=== Requirements ===
Look through the lines below and state how many hold the word "between". Write only the number.

-- START Supplied material --

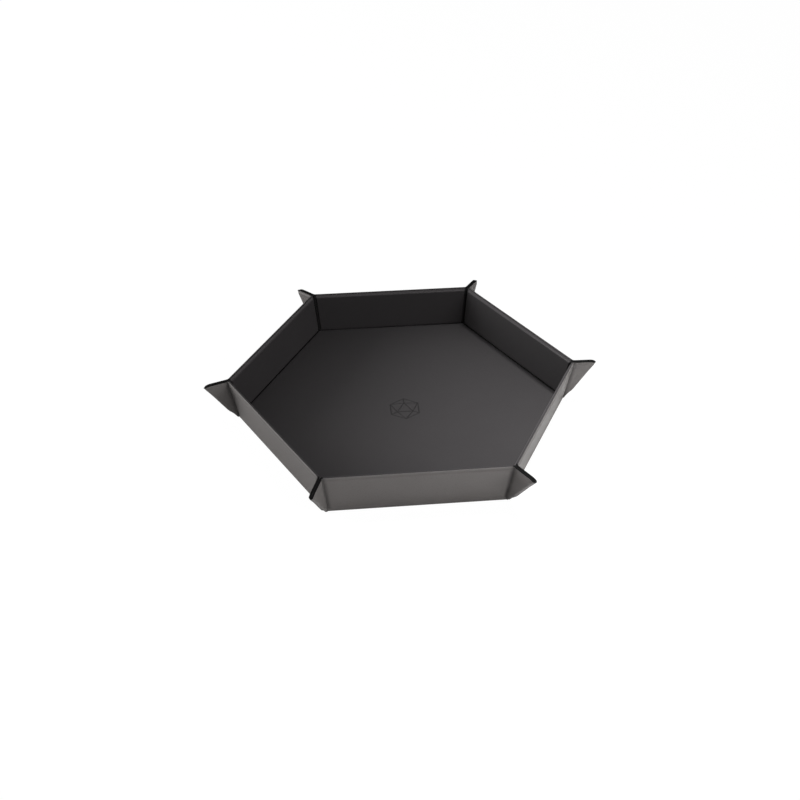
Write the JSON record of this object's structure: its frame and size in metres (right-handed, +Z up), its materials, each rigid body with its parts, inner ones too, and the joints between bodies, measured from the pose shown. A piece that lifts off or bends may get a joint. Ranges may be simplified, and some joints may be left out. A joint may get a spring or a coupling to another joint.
{
  "type": "folding dice tray",
  "caption": "Hexagonal fold-flat tray with flared stiff walls that stand up when magnets pinch the corner gussets into outward ears.",
  "frame": {"origin": "centre of the floor's underside, on the table", "axes": "+Z up; the walls face outward along -Y (wall_1), then every 60 degrees counter-clockwise seen from above (wall_2 to wall_6); the floor's corners lie on +X, -X and every 60 degrees between"},
  "size_m": [0.274, 0.2398, 0.0326],
  "materials": {
    "cover": "fine-grained warm grey synthetic leather, satin",
    "lining": "near-black microfibre with a very short nap, matt",
    "board": "grey pressed fibreboard, matt",
    "magnet": "nickel-plated disc magnet"
  },
  "bodies": {
    "floor": {"floor_cover": "cover", "floor_board": "board", "floor_lining": "lining"},
    "wall_1": {"wall_1_cover": "cover", "wall_1_board": "board", "wall_1_lining": "lining"},
    "wall_1_left_gusset": {"wall_1_left_gusset_skin": "cover", "wall_1_left_gusset_board": "board", "wall_1_left_gusset_magnet": "magnet"},
    "wall_1_right_gusset": {"wall_1_right_gusset_skin": "cover", "wall_1_right_gusset_board": "board", "wall_1_right_gusset_magnet": "magnet"},
    "wall_2": {"wall_2_cover": "cover", "wall_2_board": "board", "wall_2_lining": "lining"},
    "wall_2_left_gusset": {"wall_2_left_gusset_skin": "cover", "wall_2_left_gusset_board": "board", "wall_2_left_gusset_magnet": "magnet"},
    "wall_2_right_gusset": {"wall_2_right_gusset_skin": "cover", "wall_2_right_gusset_board": "board", "wall_2_right_gusset_magnet": "magnet"},
    "wall_3": {"wall_3_cover": "cover", "wall_3_board": "board", "wall_3_lining": "lining"},
    "wall_3_left_gusset": {"wall_3_left_gusset_skin": "cover", "wall_3_left_gusset_board": "board", "wall_3_left_gusset_magnet": "magnet"},
    "wall_3_right_gusset": {"wall_3_right_gusset_skin": "cover", "wall_3_right_gusset_board": "board", "wall_3_right_gusset_magnet": "magnet"},
    "wall_4": {"wall_4_cover": "cover", "wall_4_board": "board", "wall_4_lining": "lining"},
    "wall_4_left_gusset": {"wall_4_left_gusset_skin": "cover", "wall_4_left_gusset_board": "board", "wall_4_left_gusset_magnet": "magnet"},
    "wall_4_right_gusset": {"wall_4_right_gusset_skin": "cover", "wall_4_right_gusset_board": "board", "wall_4_right_gusset_magnet": "magnet"},
    "wall_5": {"wall_5_cover": "cover", "wall_5_board": "board", "wall_5_lining": "lining"},
    "wall_5_left_gusset": {"wall_5_left_gusset_skin": "cover", "wall_5_left_gusset_board": "board", "wall_5_left_gusset_magnet": "magnet"},
    "wall_5_right_gusset": {"wall_5_right_gusset_skin": "cover", "wall_5_right_gusset_board": "board", "wall_5_right_gusset_magnet": "magnet"},
    "wall_6": {"wall_6_cover": "cover", "wall_6_board": "board", "wall_6_lining": "lining"},
    "wall_6_left_gusset": {"wall_6_left_gusset_skin": "cover", "wall_6_left_gusset_board": "board", "wall_6_left_gusset_magnet": "magnet"},
    "wall_6_right_gusset": {"wall_6_right_gusset_skin": "cover", "wall_6_right_gusset_board": "board", "wall_6_right_gusset_magnet": "magnet"}
  },
  "joints": [
    {"name": "wall_1_fold", "type": "hinge", "parent": "floor", "child": "wall_1", "pos_m": [0, -0.1015, 0.0005], "axis": [1, 0, 0], "range_deg": [0, 81.6]},
    {"name": "wall_1_left_gusset_fold", "type": "hinge", "parent": "wall_1", "child": "wall_1_left_gusset", "pos_m": [0.05687, -0.1015, 0.0005], "axis": [0.084, -0.1456, 0.9858], "range_deg": [0, 53.4]},
    {"name": "wall_1_right_gusset_fold", "type": "hinge", "parent": "wall_1", "child": "wall_1_right_gusset", "pos_m": [-0.05687, -0.1015, 0.0005], "axis": [0.084, 0.1456, -0.9858], "range_deg": [0, 68.4]},
    {"name": "wall_2_fold", "type": "hinge", "parent": "floor", "child": "wall_2", "pos_m": [0.0879, -0.05075, 0.0005], "axis": [0.5, 0.866, 0], "range_deg": [0, 81.6]},
    {"name": "wall_2_left_gusset_fold", "type": "hinge", "parent": "wall_2", "child": "wall_2_left_gusset", "pos_m": [0.11634, -0.0015, 0.0005], "axis": [0.1681, 0, 0.9858], "range_deg": [0, 55.4]},
    {"name": "wall_2_right_gusset_fold", "type": "hinge", "parent": "wall_2", "child": "wall_2_right_gusset", "pos_m": [0.05947, -0.1, 0.0005], "axis": [-0.084, 0.1456, -0.9858], "range_deg": [0, 67.4]},
    {"name": "wall_3_fold", "type": "hinge", "parent": "floor", "child": "wall_3", "pos_m": [0.0879, 0.05075, 0.0005], "axis": [-0.5, 0.866, 0], "range_deg": [0, 81.6]},
    {"name": "wall_3_left_gusset_fold", "type": "hinge", "parent": "wall_3", "child": "wall_3_left_gusset", "pos_m": [0.05947, 0.1, 0.0005], "axis": [0.084, 0.1456, 0.9858], "range_deg": [0, 63.4]},
    {"name": "wall_3_right_gusset_fold", "type": "hinge", "parent": "wall_3", "child": "wall_3_right_gusset", "pos_m": [0.11634, 0.0015, 0.0005], "axis": [-0.1681, 0, -0.9858], "range_deg": [0, 65.4]},
    {"name": "wall_4_fold", "type": "hinge", "parent": "floor", "child": "wall_4", "pos_m": [0, 0.1015, 0.0005], "axis": [-1, 0, 0], "range_deg": [0, 81.6]},
    {"name": "wall_4_left_gusset_fold", "type": "hinge", "parent": "wall_4", "child": "wall_4_left_gusset", "pos_m": [-0.05687, 0.1015, 0.0005], "axis": [-0.084, 0.1456, 0.9858], "range_deg": [0, 48.4]},
    {"name": "wall_4_right_gusset_fold", "type": "hinge", "parent": "wall_4", "child": "wall_4_right_gusset", "pos_m": [0.05687, 0.1015, 0.0005], "axis": [-0.084, -0.1456, -0.9858], "range_deg": [0, 57.4]},
    {"name": "wall_5_fold", "type": "hinge", "parent": "floor", "child": "wall_5", "pos_m": [-0.0879, 0.05075, 0.0005], "axis": [-0.5, -0.866, 0], "range_deg": [0, 81.6]},
    {"name": "wall_5_left_gusset_fold", "type": "hinge", "parent": "wall_5", "child": "wall_5_left_gusset", "pos_m": [-0.11634, 0.0015, 0.0005], "axis": [-0.1681, 0, 0.9858], "range_deg": [0, 47.4]},
    {"name": "wall_5_right_gusset_fold", "type": "hinge", "parent": "wall_5", "child": "wall_5_right_gusset", "pos_m": [-0.05947, 0.1, 0.0005], "axis": [0.084, -0.1456, -0.9858], "range_deg": [0, 72.4]},
    {"name": "wall_6_fold", "type": "hinge", "parent": "floor", "child": "wall_6", "pos_m": [-0.0879, -0.05075, 0.0005], "axis": [0.5, -0.866, 0], "range_deg": [0, 81.6]},
    {"name": "wall_6_left_gusset_fold", "type": "hinge", "parent": "wall_6", "child": "wall_6_left_gusset", "pos_m": [-0.05947, -0.1, 0.0005], "axis": [-0.084, -0.1456, 0.9858], "range_deg": [0, 52.4]},
    {"name": "wall_6_right_gusset_fold", "type": "hinge", "parent": "wall_6", "child": "wall_6_right_gusset", "pos_m": [-0.11634, -0.0015, 0.0005], "axis": [0.1681, 0, -0.9858], "range_deg": [0, 73.4]}
  ],
  "couplings": [
    {"joint": "wall_1_left_gusset_fold", "follows": "wall_1_fold", "ratio": 0.6539},
    {"joint": "wall_1_right_gusset_fold", "follows": "wall_1_fold", "ratio": 0.8377},
    {"joint": "wall_2_fold", "follows": "wall_1_fold", "ratio": 1},
    {"joint": "wall_2_left_gusset_fold", "follows": "wall_1_fold", "ratio": 0.6784},
    {"joint": "wall_2_right_gusset_fold", "follows": "wall_1_fold", "ratio": 0.8254},
    {"joint": "wall_3_fold", "follows": "wall_1_fold", "ratio": 1},
    {"joint": "wall_3_left_gusset_fold", "follows": "wall_1_fold", "ratio": 0.7764},
    {"joint": "wall_3_right_gusset_fold", "follows": "wall_1_fold", "ratio": 0.8009},
    {"joint": "wall_4_fold", "follows": "wall_1_fold", "ratio": 1},
    {"joint": "wall_4_left_gusset_fold", "follows": "wall_1_fold", "ratio": 0.5926},
    {"joint": "wall_4_right_gusset_fold", "follows": "wall_1_fold", "ratio": 0.7029},
    {"joint": "wall_5_fold", "follows": "wall_1_fold", "ratio": 1},
    {"joint": "wall_5_left_gusset_fold", "follows": "wall_1_fold", "ratio": 0.5803},
    {"joint": "wall_5_right_gusset_fold", "follows": "wall_1_fold", "ratio": 0.8867},
    {"joint": "wall_6_fold", "follows": "wall_1_fold", "ratio": 1},
    {"joint": "wall_6_left_gusset_fold", "follows": "wall_1_fold", "ratio": 0.6416},
    {"joint": "wall_6_right_gusset_fold", "follows": "wall_1_fold", "ratio": 0.8989}
  ]
}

-- END Supplied material --

=== Result of this task ===
2